> **Exercise prompt**: Search the records below for the word "joints" and show every line where it occurs.
☆ ☆ ☆ ☆ ☆ ☆ ☆
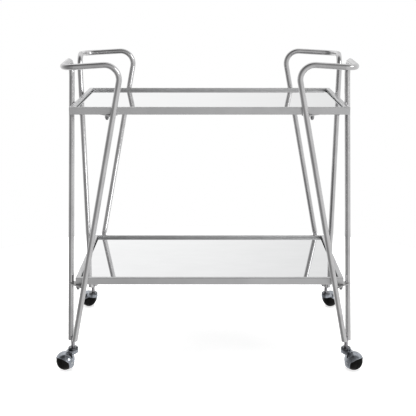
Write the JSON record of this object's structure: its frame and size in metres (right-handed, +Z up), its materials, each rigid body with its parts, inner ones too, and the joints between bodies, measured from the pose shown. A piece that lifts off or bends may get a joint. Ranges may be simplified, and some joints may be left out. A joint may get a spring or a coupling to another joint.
{
  "type": "bar cart on wheels",
  "caption": "Rectangular bar cart with mirrored upper and lower trays, splayed bent-tube corner legs that rise into cornered handles, and hooded ball casters.",
  "frame": {"origin": "on the floor, under the middle of the cart", "axes": "+Z up, X along the long side of the trays, Y along their depth"},
  "size_m": [0.8736, 0.5662, 0.8656],
  "materials": {
    "satin_tube": "satin nickel plated round tube",
    "satin_rail": "satin silver powder over rectangular tube",
    "satin_plate": "satin silver flat bar",
    "zinc_steel": "bright zinc plate",
    "bolt_steel": "dull zinc plate on domed cap nuts",
    "chrome": "polished chrome",
    "mirror_glass": "silvered mirror glass with a bevelled edge",
    "black_board": "black painted fibreboard",
    "wheel_plastic": "satin black moulding",
    "tyre_rubber": "matte black rubber",
    "swivel_plastic": "black nylon"
  },
  "bodies": {
    "cart": {"back_right_corner_tube": "satin_tube", "back_right_stem_socket": "satin_tube", "back_right_upper_bracket": "satin_plate", "back_right_lower_bracket": "satin_plate", "back_right_caster_stem": "zinc_steel", "back_left_corner_tube": "satin_tube", "back_left_stem_socket": "satin_tube", "back_left_upper_bracket": "satin_plate", "back_left_lower_bracket": "satin_plate", "back_left_caster_stem": "zinc_steel", "front_left_corner_tube": "satin_tube", "front_left_stem_socket": "satin_tube", "front_left_upper_bracket": "satin_plate", "front_left_lower_bracket": "satin_plate", "front_left_caster_stem": "zinc_steel", "front_right_corner_tube": "satin_tube", "front_right_stem_socket": "satin_tube", "front_right_upper_bracket": "satin_plate", "front_right_lower_bracket": "satin_plate", "front_right_caster_stem": "zinc_steel", "upper_tray_front_rail": "satin_rail", "upper_tray_back_rail": "satin_rail", "upper_tray_left_rail": "satin_rail", "upper_tray_right_rail": "satin_rail", "upper_tray_ledge": "satin_plate", "upper_tray_board": "black_board", "upper_tray_mirror": "mirror_glass", "lower_tray_front_rail": "satin_rail", "lower_tray_back_rail": "satin_rail", "lower_tray_left_rail": "satin_rail", "lower_tray_right_rail": "satin_rail", "lower_tray_ledge": "satin_plate", "lower_tray_board": "black_board", "lower_tray_mirror": "mirror_glass", "bracket_studs": "zinc_steel", "bracket_cap_nuts": "bolt_steel", "bracket_spring_washers": "zinc_steel", "bracket_washers": "zinc_steel", "tray_weld_nuts": "zinc_steel", "lower_corner_blocks": "zinc_steel", "caster_swivel_caps": "chrome", "caster_swivel_washers": "swivel_plastic"},
    "back_right_caster": {"back_right_caster_hood": "chrome", "back_right_caster_axle": "zinc_steel"},
    "back_right_wheel": {"back_right_wheel_core": "wheel_plastic", "back_right_wheel_tyre": "tyre_rubber"},
    "back_left_caster": {"back_left_caster_hood": "chrome", "back_left_caster_axle": "zinc_steel"},
    "back_left_wheel": {"back_left_wheel_core": "wheel_plastic", "back_left_wheel_tyre": "tyre_rubber"},
    "front_left_caster": {"front_left_caster_hood": "chrome", "front_left_caster_axle": "zinc_steel"},
    "front_left_wheel": {"front_left_wheel_core": "wheel_plastic", "front_left_wheel_tyre": "tyre_rubber"},
    "front_right_caster": {"front_right_caster_hood": "chrome", "front_right_caster_axle": "zinc_steel"},
    "front_right_wheel": {"front_right_wheel_core": "wheel_plastic", "front_right_wheel_tyre": "tyre_rubber"}
  },
  "joints": [
    {"name": "back_right_swivel", "type": "hinge", "parent": "cart", "child": "back_right_caster", "pos_m": [0.39019, 0.23269, 0.047], "axis": [0, 0, 1], "continuous": true},
    {"name": "back_right_wheel_spin", "type": "hinge", "parent": "back_right_caster", "child": "back_right_wheel", "pos_m": [0.40986, 0.25742, 0.026], "axis": [-0.7826, 0.6225, 0], "continuous": true},
    {"name": "back_left_swivel", "type": "hinge", "parent": "cart", "child": "back_left_caster", "pos_m": [-0.39019, 0.23269, 0.047], "axis": [0, 0, 1], "continuous": true},
    {"name": "back_left_wheel_spin", "type": "hinge", "parent": "back_left_caster", "child": "back_left_wheel", "pos_m": [-0.40986, 0.25742, 0.026], "axis": [-0.7826, -0.6225, 0], "continuous": true},
    {"name": "front_left_swivel", "type": "hinge", "parent": "cart", "child": "front_left_caster", "pos_m": [-0.39019, -0.23269, 0.047], "axis": [0, 0, 1], "continuous": true},
    {"name": "front_left_wheel_spin", "type": "hinge", "parent": "front_left_caster", "child": "front_left_wheel", "pos_m": [-0.40986, -0.25742, 0.026], "axis": [0.7826, -0.6225, 0], "continuous": true},
    {"name": "front_right_swivel", "type": "hinge", "parent": "cart", "child": "front_right_caster", "pos_m": [0.39019, -0.23269, 0.047], "axis": [0, 0, 1], "continuous": true},
    {"name": "front_right_wheel_spin", "type": "hinge", "parent": "front_right_caster", "child": "front_right_wheel", "pos_m": [0.40986, -0.25742, 0.026], "axis": [0.7826, 0.6225, 0], "continuous": true}
  ]
}
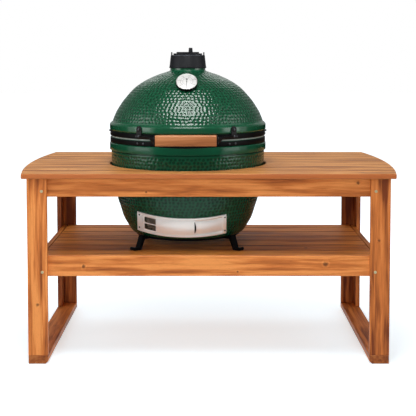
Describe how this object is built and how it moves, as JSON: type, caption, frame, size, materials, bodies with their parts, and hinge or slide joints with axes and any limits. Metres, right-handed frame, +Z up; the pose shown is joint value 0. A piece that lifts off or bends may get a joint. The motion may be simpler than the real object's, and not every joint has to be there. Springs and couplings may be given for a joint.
{
  "type": "kamado grill table",
  "caption": "Slatted hardwood table with a round cut-out and lower shelf, carrying a dimpled ceramic kamado grill with hinged dome, vent cap, thermometer and sliding draft door.",
  "frame": {"origin": "on the floor, in the middle of the footprint", "axes": "+X to the right along the table seen from the front, +Y to the rear, +Z up"},
  "size_m": [1.624, 0.94, 1.3207],
  "materials": {
    "top_wood": "oiled hardwood boards, knots and straight grain, satin",
    "frame_wood": "oiled hardwood, warm orange brown, satin",
    "shelf_wood": "oiled hardwood slats, darker, satin",
    "handle_wood": "fine grained hardwood, smooth",
    "green_glaze": "dimpled dark green glaze over ceramic, glossy",
    "fired_clay": "bare fired refractory clay, matt",
    "felt": "grey woven felt strip",
    "black_iron": "black coated cast iron, fine grained, satin",
    "black_steel": "black powder coated steel",
    "stainless": "brushed stainless steel",
    "dial_white": "white enamelled dial in a dark case"
  },
  "bodies": {
    "table_and_base": {"top_board_1": "top_wood", "top_board_2_left": "top_wood", "top_board_2_right": "top_wood", "top_board_3_left": "top_wood", "top_board_3_right": "top_wood", "top_board_4_left": "top_wood", "top_board_4_right": "top_wood", "top_board_5_left": "top_wood", "top_board_5_right": "top_wood", "top_board_6_left": "top_wood", "top_board_6_right": "top_wood", "top_board_7": "top_wood", "top_board_8": "top_wood", "leg_front_left": "frame_wood", "leg_front_right": "frame_wood", "leg_rear_left": "frame_wood", "leg_rear_right": "frame_wood", "runner_left": "frame_wood", "runner_right": "frame_wood", "apron_front": "frame_wood", "apron_rear": "frame_wood", "apron_left": "frame_wood", "apron_right": "frame_wood", "bearer_left": "frame_wood", "bearer_right": "frame_wood", "shelf_apron_front": "frame_wood", "shelf_apron_rear": "shelf_wood", "shelf_rail_left": "shelf_wood", "shelf_rail_right": "shelf_wood", "shelf_slat_1": "shelf_wood", "shelf_slat_2": "shelf_wood", "shelf_slat_3": "shelf_wood", "shelf_slat_4": "shelf_wood", "shelf_slat_5": "shelf_wood", "shelf_slat_6": "shelf_wood", "shelf_slat_7": "shelf_wood", "shelf_slat_8": "shelf_wood", "base_shell": "green_glaze", "fire_box": "fired_clay", "fire_ring": "fired_clay", "base_gasket": "felt", "charcoal_grate": "black_iron", "lower_band": "black_steel", "hinge_pin": "black_steel", "nest": "black_steel", "draft_frame": "stainless", "cooking_grid": "stainless"},
    "lid": {"dome_shell": "green_glaze", "dome_gasket": "felt", "upper_band": "black_steel", "handle_grip": "handle_wood", "handle_bracket_left": "black_steel", "handle_bracket_right": "black_steel", "thermometer_case": "dial_white", "vent_cap": "black_iron"},
    "cap_plate": {"cap_plate": "black_iron"},
    "daisy_disc": {"daisy_disc": "black_iron"},
    "pointer": {"thermometer_pointer": "black_iron"},
    "draft_door": {"draft_door": "stainless"},
    "draft_screen": {"draft_screen": "stainless"}
  },
  "joints": [
    {"name": "lid_hinge", "type": "hinge", "parent": "table_and_base", "child": "lid", "pos_m": [-0.095, 0.378, 0.9233], "axis": [-1, 0, 0], "range_deg": [0, 75]},
    {"name": "cap_hinge", "type": "hinge", "parent": "lid", "child": "cap_plate", "pos_m": [-0.095, 0.055, 1.2961], "axis": [-1, 0, 0], "range_deg": [0, 100]},
    {"name": "daisy_turn", "type": "hinge", "parent": "cap_plate", "child": "daisy_disc", "pos_m": [-0.095, -0.02, 1.3], "axis": [0, 0, 1], "range_deg": [-36, 36]},
    {"name": "pointer_turn", "type": "hinge", "parent": "lid", "child": "pointer", "pos_m": [-0.095, -0.235, 1.157], "axis": [0, 0.7071, -0.7071], "range_deg": [0, 300]},
    {"name": "draft_door_slide", "type": "hinge", "parent": "table_and_base", "child": "draft_door", "pos_m": [-0.095, -0.02, 0.61217], "axis": [0, -0.2079, 0.9781], "range_deg": [-12, 23]},
    {"name": "draft_screen_slide", "type": "hinge", "parent": "table_and_base", "child": "draft_screen", "pos_m": [-0.095, -0.02, 0.61217], "axis": [0, -0.2079, 0.9781], "range_deg": [0, 35]}
  ]
}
☆ ☆ ☆ ☆ ☆ ☆ ☆
> **Answer to this problem**:
Write the JSON record of this object's structure: its frame and size in metres (right-handed, +Z up), its materials, each rigid body with its parts, inner ones too, and the joints between bodies, measured from the pose shown. A piece that lifts off or bends may get a joint. Ranges may be simplified, and some joints may be left out. A joint may get a spring or a coupling to another joint.
  "joints": [
Describe how this object is built and how it moves, as JSON: type, caption, frame, size, materials, bodies with their parts, and hinge or slide joints with axes and any limits. Metres, right-handed frame, +Z up; the pose shown is joint value 0. A piece that lifts off or bends may get a joint. The motion may be simpler than the real object's, and not every joint has to be there. Springs and couplings may be given for a joint.
  "joints": [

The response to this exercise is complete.